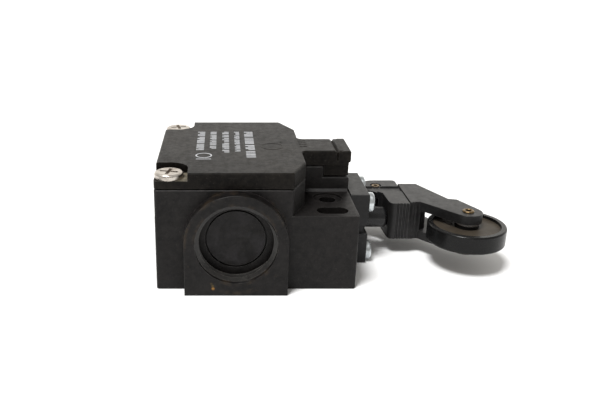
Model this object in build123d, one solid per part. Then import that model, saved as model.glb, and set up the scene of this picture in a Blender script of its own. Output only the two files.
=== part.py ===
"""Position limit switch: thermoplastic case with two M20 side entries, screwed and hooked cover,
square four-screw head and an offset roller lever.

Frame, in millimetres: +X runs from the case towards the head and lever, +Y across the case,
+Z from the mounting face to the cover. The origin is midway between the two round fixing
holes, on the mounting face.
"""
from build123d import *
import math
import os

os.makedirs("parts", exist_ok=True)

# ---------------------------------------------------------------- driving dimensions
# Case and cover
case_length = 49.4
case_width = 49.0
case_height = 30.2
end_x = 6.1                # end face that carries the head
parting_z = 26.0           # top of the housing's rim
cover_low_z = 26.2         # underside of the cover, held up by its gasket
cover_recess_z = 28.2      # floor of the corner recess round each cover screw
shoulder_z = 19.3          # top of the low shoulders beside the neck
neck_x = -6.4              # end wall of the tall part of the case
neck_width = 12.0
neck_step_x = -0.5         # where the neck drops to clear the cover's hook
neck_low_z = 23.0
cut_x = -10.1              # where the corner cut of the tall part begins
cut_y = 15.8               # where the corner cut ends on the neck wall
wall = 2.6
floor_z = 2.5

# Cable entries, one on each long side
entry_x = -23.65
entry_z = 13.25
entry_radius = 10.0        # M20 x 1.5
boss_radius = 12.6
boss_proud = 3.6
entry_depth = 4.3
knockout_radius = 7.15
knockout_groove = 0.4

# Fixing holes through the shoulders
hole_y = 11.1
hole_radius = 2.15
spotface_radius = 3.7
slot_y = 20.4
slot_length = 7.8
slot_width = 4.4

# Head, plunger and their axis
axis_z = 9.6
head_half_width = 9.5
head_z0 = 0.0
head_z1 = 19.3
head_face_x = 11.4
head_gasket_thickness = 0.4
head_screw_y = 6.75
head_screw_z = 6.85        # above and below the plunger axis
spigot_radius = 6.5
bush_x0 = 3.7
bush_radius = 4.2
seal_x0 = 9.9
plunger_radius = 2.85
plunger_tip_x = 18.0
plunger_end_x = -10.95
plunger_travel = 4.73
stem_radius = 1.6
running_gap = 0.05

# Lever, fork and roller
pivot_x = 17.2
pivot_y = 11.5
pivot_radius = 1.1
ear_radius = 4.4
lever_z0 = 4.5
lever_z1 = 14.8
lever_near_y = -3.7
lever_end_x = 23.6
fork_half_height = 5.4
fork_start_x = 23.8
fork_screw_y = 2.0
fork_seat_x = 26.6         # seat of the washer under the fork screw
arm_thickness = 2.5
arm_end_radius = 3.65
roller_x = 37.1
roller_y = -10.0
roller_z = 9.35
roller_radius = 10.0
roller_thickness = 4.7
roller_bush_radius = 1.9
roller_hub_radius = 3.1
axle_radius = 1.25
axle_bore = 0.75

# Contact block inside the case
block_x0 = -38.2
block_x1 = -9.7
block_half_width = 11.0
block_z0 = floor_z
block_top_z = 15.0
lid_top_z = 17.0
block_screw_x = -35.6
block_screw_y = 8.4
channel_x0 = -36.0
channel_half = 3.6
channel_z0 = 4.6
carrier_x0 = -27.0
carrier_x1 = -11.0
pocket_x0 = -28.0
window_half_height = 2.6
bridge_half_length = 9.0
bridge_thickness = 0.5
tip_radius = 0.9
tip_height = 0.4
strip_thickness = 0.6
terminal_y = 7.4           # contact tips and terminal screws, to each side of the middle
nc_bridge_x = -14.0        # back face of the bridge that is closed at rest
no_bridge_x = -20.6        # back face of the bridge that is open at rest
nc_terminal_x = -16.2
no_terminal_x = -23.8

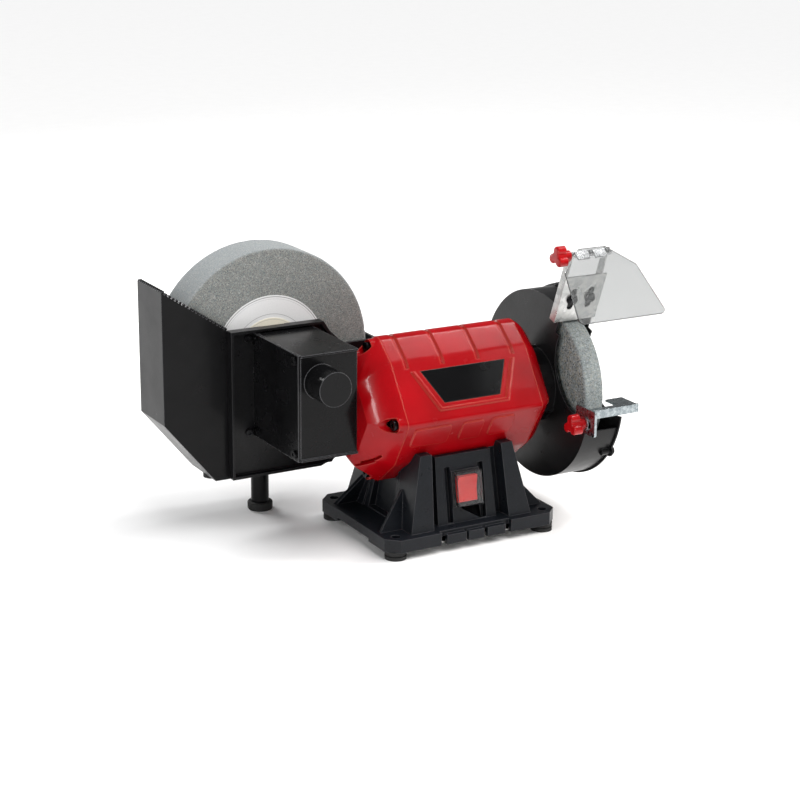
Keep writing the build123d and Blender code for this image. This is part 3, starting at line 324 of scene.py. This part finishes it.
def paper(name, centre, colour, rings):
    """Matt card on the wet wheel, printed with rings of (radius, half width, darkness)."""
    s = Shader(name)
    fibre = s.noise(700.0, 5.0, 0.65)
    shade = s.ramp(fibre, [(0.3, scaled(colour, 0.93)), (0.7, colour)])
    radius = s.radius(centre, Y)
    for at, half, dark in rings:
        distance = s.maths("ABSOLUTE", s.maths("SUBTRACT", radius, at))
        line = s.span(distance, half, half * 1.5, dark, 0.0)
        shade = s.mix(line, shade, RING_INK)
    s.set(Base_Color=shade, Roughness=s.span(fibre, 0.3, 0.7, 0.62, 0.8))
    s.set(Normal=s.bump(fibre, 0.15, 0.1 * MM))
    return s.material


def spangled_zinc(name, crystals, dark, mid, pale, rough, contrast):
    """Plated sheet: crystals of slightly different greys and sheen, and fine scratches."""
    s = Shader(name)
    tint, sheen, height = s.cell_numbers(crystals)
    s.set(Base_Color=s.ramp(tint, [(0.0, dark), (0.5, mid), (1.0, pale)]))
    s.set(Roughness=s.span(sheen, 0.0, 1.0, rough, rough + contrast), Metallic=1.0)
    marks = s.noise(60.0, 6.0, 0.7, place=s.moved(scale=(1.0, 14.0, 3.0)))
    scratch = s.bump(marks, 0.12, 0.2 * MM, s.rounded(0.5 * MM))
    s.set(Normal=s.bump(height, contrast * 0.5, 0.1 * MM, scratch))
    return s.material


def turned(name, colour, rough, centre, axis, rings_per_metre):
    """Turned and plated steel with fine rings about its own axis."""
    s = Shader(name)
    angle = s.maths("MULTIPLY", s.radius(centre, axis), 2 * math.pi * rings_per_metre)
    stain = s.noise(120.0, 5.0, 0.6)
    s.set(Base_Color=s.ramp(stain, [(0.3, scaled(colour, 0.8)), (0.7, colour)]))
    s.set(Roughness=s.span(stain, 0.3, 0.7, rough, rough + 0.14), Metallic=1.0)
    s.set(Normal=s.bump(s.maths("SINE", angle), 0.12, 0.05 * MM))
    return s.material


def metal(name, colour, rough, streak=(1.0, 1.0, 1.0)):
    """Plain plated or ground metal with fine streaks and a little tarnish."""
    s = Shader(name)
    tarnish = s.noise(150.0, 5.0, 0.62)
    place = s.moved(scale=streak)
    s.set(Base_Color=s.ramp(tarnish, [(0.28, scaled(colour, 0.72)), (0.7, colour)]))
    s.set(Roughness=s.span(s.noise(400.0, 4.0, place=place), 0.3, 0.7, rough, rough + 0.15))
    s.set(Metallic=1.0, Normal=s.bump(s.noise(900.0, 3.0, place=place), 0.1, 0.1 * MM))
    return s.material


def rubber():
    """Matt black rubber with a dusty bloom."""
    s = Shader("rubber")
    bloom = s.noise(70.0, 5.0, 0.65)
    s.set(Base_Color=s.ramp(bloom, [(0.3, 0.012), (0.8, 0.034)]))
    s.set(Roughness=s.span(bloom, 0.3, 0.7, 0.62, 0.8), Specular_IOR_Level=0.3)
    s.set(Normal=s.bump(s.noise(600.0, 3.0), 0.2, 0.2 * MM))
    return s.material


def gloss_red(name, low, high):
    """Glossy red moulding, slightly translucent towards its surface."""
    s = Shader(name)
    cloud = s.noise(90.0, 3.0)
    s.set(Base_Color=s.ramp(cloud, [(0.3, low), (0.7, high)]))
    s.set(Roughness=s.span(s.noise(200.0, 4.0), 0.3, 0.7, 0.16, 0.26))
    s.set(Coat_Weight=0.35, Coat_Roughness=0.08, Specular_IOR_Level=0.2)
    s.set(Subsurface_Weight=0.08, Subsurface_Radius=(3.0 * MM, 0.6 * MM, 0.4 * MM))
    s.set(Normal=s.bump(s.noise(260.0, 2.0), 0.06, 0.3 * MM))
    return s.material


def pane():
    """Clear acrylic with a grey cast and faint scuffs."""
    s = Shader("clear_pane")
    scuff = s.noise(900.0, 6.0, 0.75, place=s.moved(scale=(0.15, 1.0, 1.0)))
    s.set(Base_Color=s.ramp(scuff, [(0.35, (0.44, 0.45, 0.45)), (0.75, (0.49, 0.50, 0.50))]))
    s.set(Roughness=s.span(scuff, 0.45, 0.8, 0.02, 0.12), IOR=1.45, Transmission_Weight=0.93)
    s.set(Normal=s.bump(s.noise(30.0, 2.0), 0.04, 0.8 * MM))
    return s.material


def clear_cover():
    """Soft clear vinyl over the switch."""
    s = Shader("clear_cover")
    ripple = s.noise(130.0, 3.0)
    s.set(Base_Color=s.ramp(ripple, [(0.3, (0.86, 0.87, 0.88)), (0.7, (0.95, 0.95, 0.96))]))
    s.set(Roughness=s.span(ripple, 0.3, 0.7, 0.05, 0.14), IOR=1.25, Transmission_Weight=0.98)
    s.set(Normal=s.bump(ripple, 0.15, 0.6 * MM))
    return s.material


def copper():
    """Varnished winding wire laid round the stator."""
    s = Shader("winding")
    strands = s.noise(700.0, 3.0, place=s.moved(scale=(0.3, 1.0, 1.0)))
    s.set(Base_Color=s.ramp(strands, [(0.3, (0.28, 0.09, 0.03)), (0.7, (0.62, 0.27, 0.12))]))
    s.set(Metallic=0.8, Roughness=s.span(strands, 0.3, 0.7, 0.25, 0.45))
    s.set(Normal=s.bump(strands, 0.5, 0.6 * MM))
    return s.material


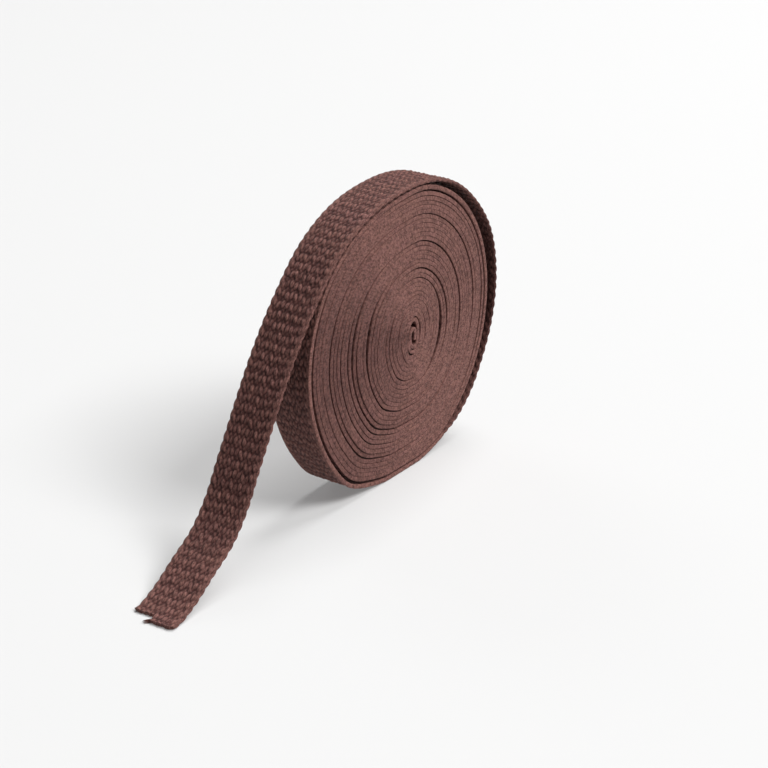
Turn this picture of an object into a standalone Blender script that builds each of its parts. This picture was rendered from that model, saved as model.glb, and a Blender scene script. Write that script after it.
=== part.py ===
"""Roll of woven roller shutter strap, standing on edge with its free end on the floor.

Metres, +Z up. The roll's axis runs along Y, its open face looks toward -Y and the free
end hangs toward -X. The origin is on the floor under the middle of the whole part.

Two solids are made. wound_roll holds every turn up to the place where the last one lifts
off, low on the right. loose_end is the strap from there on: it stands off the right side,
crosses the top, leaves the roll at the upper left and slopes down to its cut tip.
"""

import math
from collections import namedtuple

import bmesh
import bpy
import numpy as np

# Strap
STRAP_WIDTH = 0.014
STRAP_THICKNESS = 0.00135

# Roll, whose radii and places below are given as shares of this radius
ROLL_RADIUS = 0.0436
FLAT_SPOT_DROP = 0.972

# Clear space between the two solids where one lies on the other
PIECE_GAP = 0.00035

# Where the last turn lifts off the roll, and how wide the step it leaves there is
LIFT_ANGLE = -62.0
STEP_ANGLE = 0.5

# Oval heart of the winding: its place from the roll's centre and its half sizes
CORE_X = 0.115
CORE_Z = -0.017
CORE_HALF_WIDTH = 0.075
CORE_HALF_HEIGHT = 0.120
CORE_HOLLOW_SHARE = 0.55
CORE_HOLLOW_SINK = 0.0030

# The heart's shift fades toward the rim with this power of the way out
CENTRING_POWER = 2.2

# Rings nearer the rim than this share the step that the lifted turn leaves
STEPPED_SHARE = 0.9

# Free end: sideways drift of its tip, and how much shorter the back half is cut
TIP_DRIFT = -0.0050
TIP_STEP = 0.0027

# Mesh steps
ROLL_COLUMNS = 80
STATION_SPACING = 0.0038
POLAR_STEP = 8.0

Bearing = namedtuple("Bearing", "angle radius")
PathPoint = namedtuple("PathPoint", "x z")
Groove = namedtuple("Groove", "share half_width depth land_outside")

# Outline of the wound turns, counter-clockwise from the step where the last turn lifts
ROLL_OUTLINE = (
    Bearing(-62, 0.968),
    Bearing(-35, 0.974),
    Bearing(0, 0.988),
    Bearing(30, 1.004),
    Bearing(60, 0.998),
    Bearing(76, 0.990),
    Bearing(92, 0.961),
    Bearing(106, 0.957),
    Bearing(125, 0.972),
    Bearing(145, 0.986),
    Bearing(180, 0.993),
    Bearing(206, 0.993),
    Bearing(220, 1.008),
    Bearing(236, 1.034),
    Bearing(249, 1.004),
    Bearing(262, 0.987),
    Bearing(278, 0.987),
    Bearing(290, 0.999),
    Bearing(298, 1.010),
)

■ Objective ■
Print the lines from the line containing "Turn this picture" to the line containing "end hangs toward", both ends included, exactly and with nothing added.

■ Result of this exercise ■
Turn this picture of an object into a standalone Blender script that builds each of its parts. This picture was rendered from that model, saved as model.glb, and a Blender scene script. Write that script after it.
=== part.py ===
"""Roll of woven roller shutter strap, standing on edge with its free end on the floor.

Metres, +Z up. The roll's axis runs along Y, its open face looks toward -Y and the free
end hangs toward -X. The origin is on the floor under the middle of the whole part.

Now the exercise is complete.